Aquella loma coronada por una torre*


Mandela me asusta. Mandela me alegra. Mandela huele a marihuana por las noches y a revoltillo de huevo en las mañanas. Sube una buseta de sierrita llena hasta el tope y baja una que se ladea por el peso. No es realismo mágico, ni un cuento que me contaron, es el barrio en el que crecí. O bueno, en el que me tocó crecer. Llegamos una noche, lo recuerdo bien. Pegaron las últimas tablas y nosotros fuimos llevando lo que faltaba en una carretilla improvisada. Esa noche dormidos todos juntos en una cama o en el suelo, no lo sé con precisión. Pero fue una noche mágica. Por primera vez dormíamos en una casa que sabíamos nuestra. Desde la cerca hasta el último rincón del patio era de nosotros.
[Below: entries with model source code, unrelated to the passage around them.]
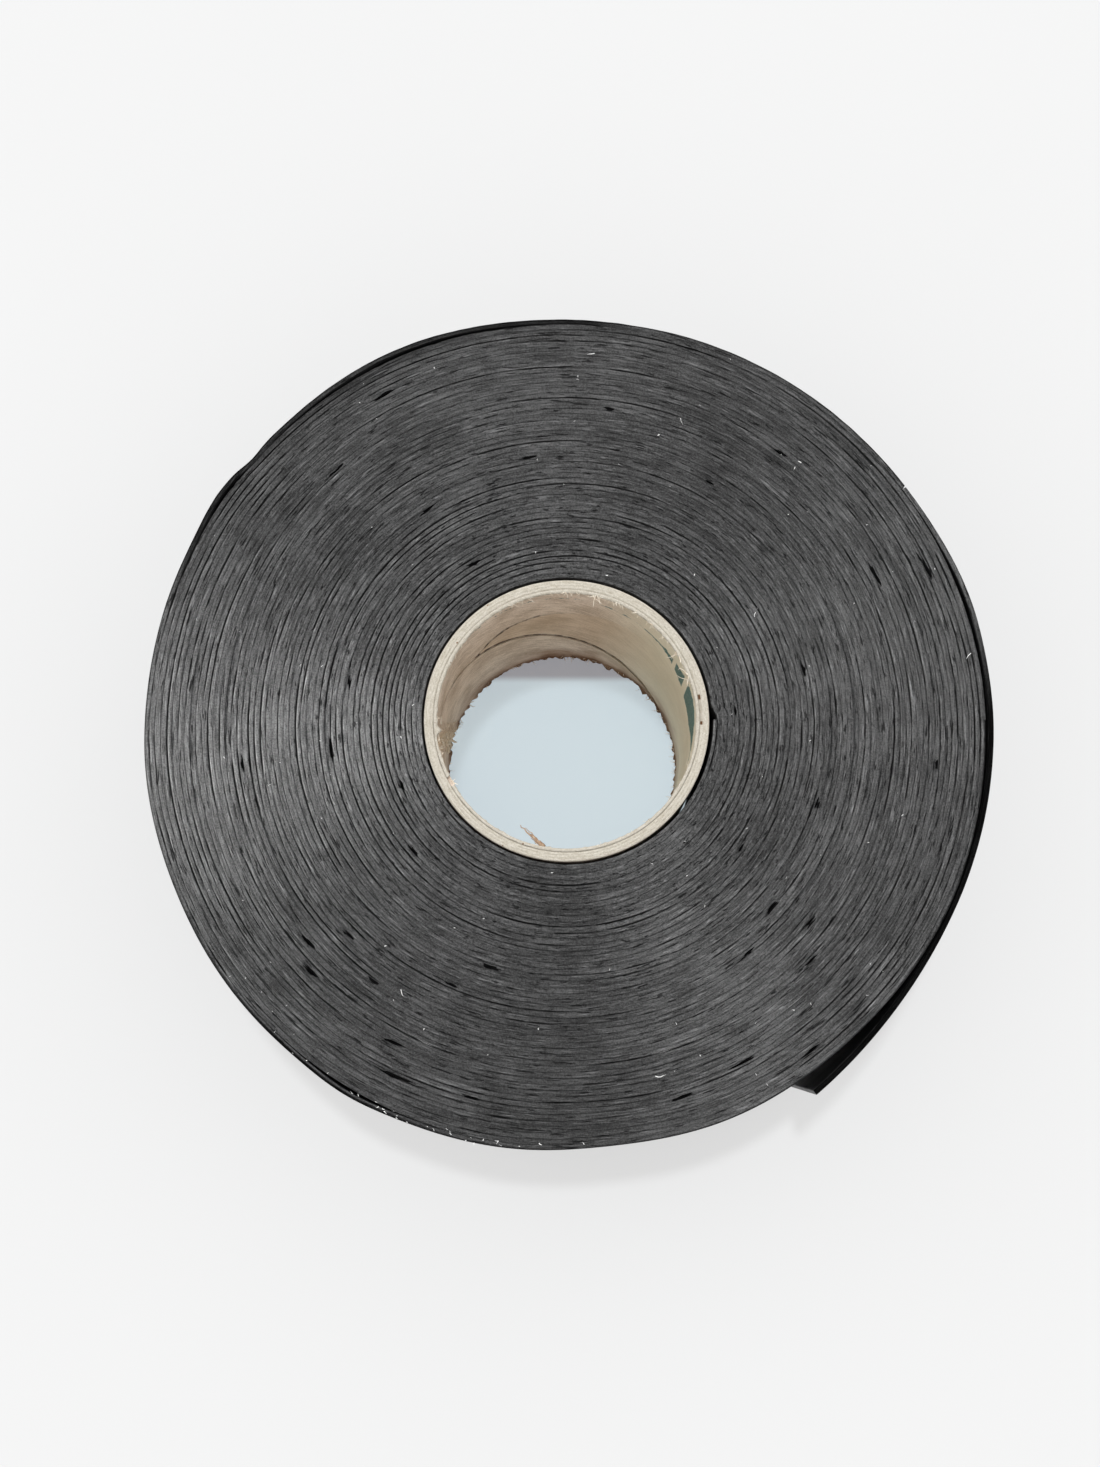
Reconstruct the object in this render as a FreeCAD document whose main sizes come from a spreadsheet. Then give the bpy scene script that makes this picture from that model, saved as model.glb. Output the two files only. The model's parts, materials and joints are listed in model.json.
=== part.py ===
"""A roll of thick black electrical tape on a spiral-wound paper core, lying on its flat side.

Millimetres and degrees, +Z up. The origin is on the bore's axis, in the plane that the roll rests on.
The tape is one strip, wound clockwise as seen from above. Its path is a two-centre spiral: half-turns on
the -Y side are centred on the axis and those on the +Y side half a pitch along +X, so that each half-turn
meets the next one smoothly on the X axis and has a radius half a pitch larger.
Angles named "bearing" are clockwise from +X, the way the tape runs from the core to its free end.
"""

import FreeCAD, Part
import os
import Sketcher

FOLDER = "parts"
FAILED_STATES = {"Invalid", "Error"}

SIZES = {
    # core
    "bore_radius": 19.05,
    "ply_count": 4,
    "ply_thickness": 0.47,
    "seam_lead": 95.0,  # climb of a ply's helical butt seam in one turn
    "seam_gap": 0.3,
    "seam_bearing": -24.0,  # where the innermost ply's seam starts, below the lower rim
    "seam_stagger": -101.0,  # from one ply's seam to the next ply's
    "seam_overrun": 1.0,  # the seam's cutter passes both rims by this much
    # tape
    "tape_width": 48.0,
    "backing_thickness": 0.61,
    "adhesive_thickness": 0.15,
    "adhesive_recess": 0.15,  # the slit edge of the adhesive stands back from that of the backing
    "winding_pitch": 0.853,
    "core_glue_line": 0.05,
    "turn_count": 48,
    "turns_per_band": 8,
    # loose tail
    "tail_root": 23.0,  # the tail starts this far short of a full last turn
    "lift_start": 25.2,  # bearing where the tail leaves the roll's curve
    "lift_radius": 81.0,  # inner radius of the lifted stretch
    "lift_span": 24.6,
    "segments_per_stretch": 2,
    "bend_gap": 0.3,  # angle left open between two segments of the tail
    "end_slant": 2.2,  # the free end's cut is out of square by this much
}

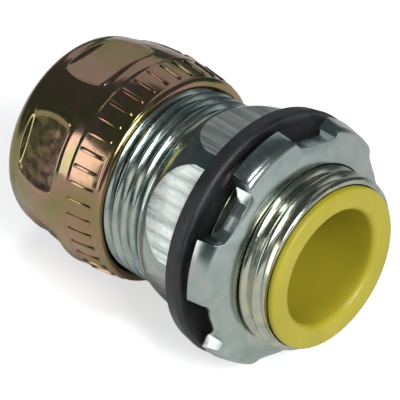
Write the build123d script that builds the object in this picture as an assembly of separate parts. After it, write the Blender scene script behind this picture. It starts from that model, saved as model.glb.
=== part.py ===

Aquella casa se convirtió en un cuartel para una mujer de 1.58 y cuatro hombrecitos que jugaban a ser autosuficientes. Las lluvias nunca han sido compasivas y nunca lo serán. En esa misma casa, el invierno nos enseñó que es mejor tener los zapatos levantados y que el suelo de tierra cambia de textura cuando una corriente de agua se abre paso por él. Mi mamá corría detrás de los zapatos, mientras mi hermano mayor con un pico intentaba desviar el cauce del agua. Nos volvimos anfibios.

Yo recuerdo las noches, la oscuridad interrumpida por los rayos de luz que entraba por las rendijas. Era como poder adivinar qué había en la oscuridad. Era sospechar que una bruja caminaba sobre el techo.